Extracts content from DODF files using as suport the title and subtitle databases—which runs using MuPDF—, and the Tesseract OCR library. All the content is exported to a JSON file, in which its keys are DODF titles or subtitles, and its values are the correspondent content.
Note
This class is not constructable, it cannot generate objects.
- classmethod extract_structure(file, single=False, norm='NFKD')[source]
Extract boxes of text with their respective titles.
- Parameters
file – The DODF file to extract titles from.
single – Output content in a single file in the file directory.
norm – Type of normalization applied to the text.
- Returns
A dictionaty with the blocks organized by title.
Example:
{ "Title": [ [ x0, y0, x1, y1, "Text" ] ], ... }
- classmethod extract_text(file, single=False, block=False, is_json=True, sep=' ', norm='NFKD')[source]
Extract block of text from file
- Parameters
file – The DODF to extract titles from.
single – output content in a single file in the file directory.
block – Extract the text as a list of text blocks.
json – The list of text blocks are written as a json file.
sep – The separator character between each block of text.
norm – Type of normalization applied to the text.
Note
To learn more about the each type of normalization used in the unicode.normalization method, click here.
- Returns
These are the outcomes for each parameter combination.
- When block=True and single=True:
In case json=True, The method saves a JSON file containing the text blocks in the DODF file. However, is case json=False, the text from the whole PDF is saved as a string in a .txt file.
- When block=True and single=False:
The method returns an array containing text blocks.
Each array in the list have 5 values: the first four are the coordinates of the box from where the text was extracted (x0, y0, x1, y1), while the last is the text from the box.
Example:
(127.77680206298828, 194.2507781982422, 684.0039672851562, 211.97523498535156, "ANO XLVI EDICAO EXTRA No- 4 BRASILIA - DF")
- When block=False and single=True:
The text from the whole PDF is saved in a .txt file as a normalized string.
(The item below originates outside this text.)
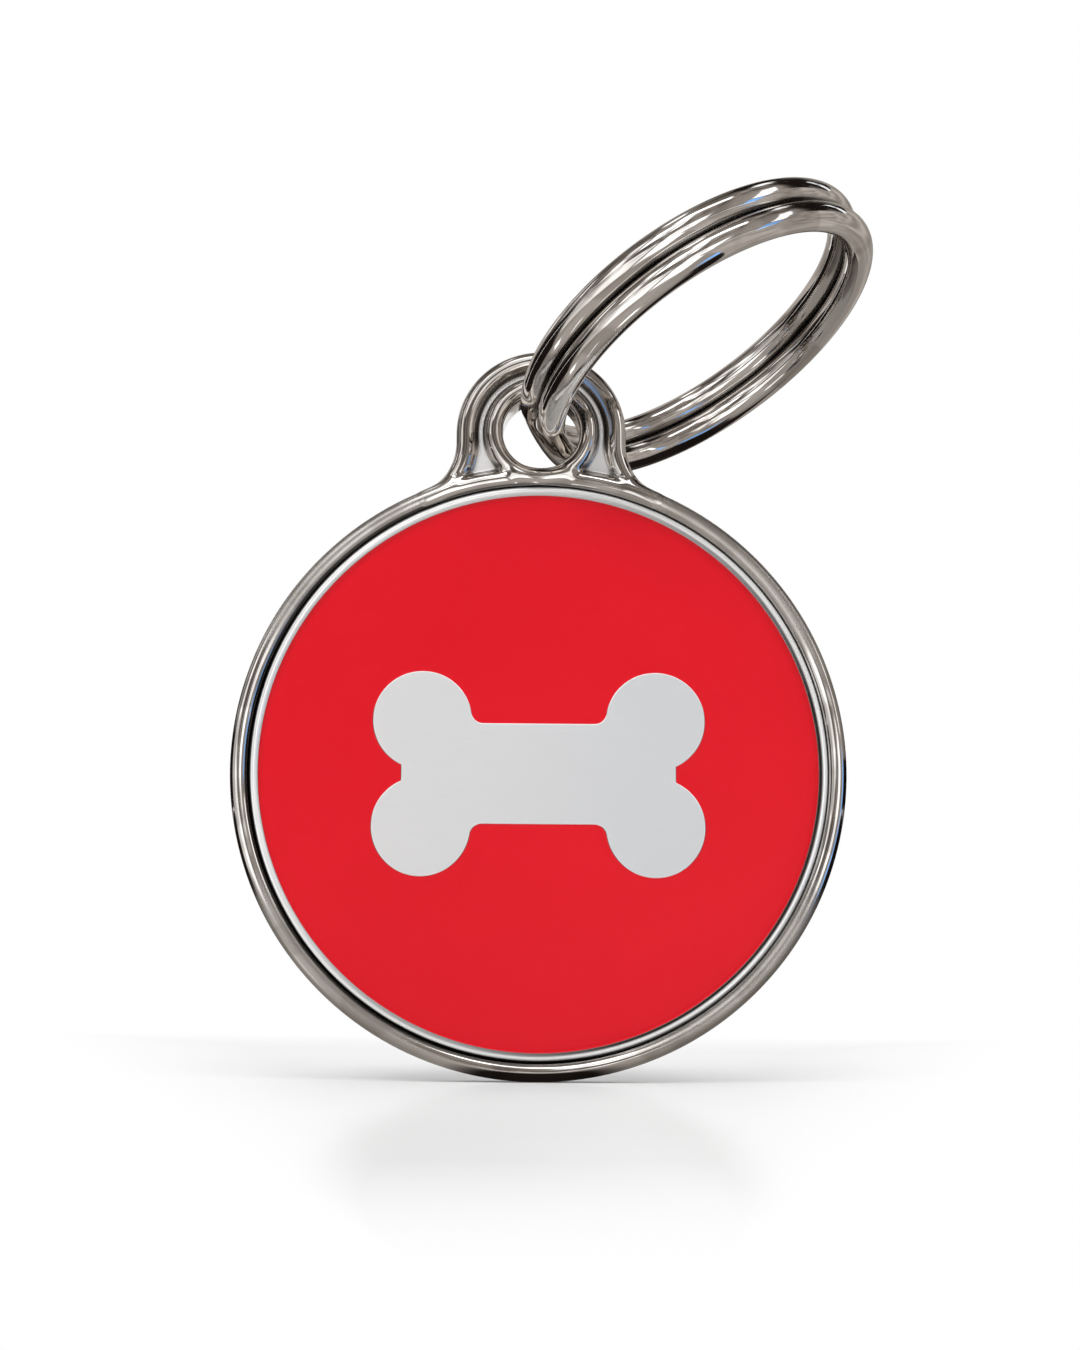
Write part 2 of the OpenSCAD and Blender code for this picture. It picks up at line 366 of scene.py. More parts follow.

- When block=False and single=False:
The method returns a normalized string containing the text from the whole PDF.
- classmethod extract_to_json(folder='./', titles_with_boxes=False, norm='NFKD')[source]
Extract information from DODF to JSON.
- Parameters
folder – The folder containing the PDFs to be extracted.
titles_with_boxes – If True, the method builds a dict containing a list of tuples (similar to extract_structure).
Otherwise (similar to extract_text) –
tuples (the method structures a list of) –
norm –
Type of normalization applied to the text.
- Returns
For each PDF file in data/DODFs, extract information from the PDF and output it to a JSON file.
- classmethod extract_to_txt(folder='./', norm='NFKD')[source]
Extract information from DODF to a .txt file.
For each PDF file in data/DODFs, the method extracts information from the PDF and writes it to the .txt file.
- Parameters
folder – The folder containing the PDFs to be extracted.
norm –
Type of normalization applied to the text.
Extractor Private Members
One does not access directly none of those methods, but they are listed here in case the programmer using the extract library needs more informations.
Text Preprocessing
- classmethod ContentExtractor._normalize_text(text, form='NFKD')[source]
This method is used for text nomalization.
- Parameters
text – The text to be normalized.
form –
Type of normalization applied to the text.
- Returns
A string with the normalized text.
- classmethod ContentExtractor._extract_titles(file)[source]
Extract titles and subtitles from the DODF.
- Parameters
file – The DODF to extract the titles.
- Returns
An object of type ExtractorTitleSubtitle, in which have the attributes:
titles: get all titles from PDF. subtitle: get all subtitles from PDF.
- Raises
Exception – error in extracting titles from PDF.
Check Existence
- classmethod ContentExtractor._get_pdfs_list(folder)[source]
Get DODFs list from the path.
- Parameters
folder – The folder containing the PDFs to be extracted.
- Returns
A list of DODFS’ PDFs paths.
Directory Handling
- classmethod ContentExtractor._struct_subfolders(path, json_f, folder)[source]
Creates a directory for the JSON files.
This method structures the folder tree for the allocation of files the code is curretly dealing with.
- Parameters
path – The path to the extracted file.
json_f (boolean) – If True, the file will extracted to a JSON. Otherwise, it will be extrated to a .txt.
folder – The folder containing the PDFs to be extracted.
- Raises
FileExistsError – The folder being created is already there.
- Returns
The path created for the JSON to be saved.
- classmethod ContentExtractor._create_single_folder(path)[source]
Create a single folder given the directory path.
This function might create a folder, observe if the folder already exists, or raise an error if the folder cannot be created.
- Parameters
path – The path to be created.
- Raises
OSError – Error creating the directory.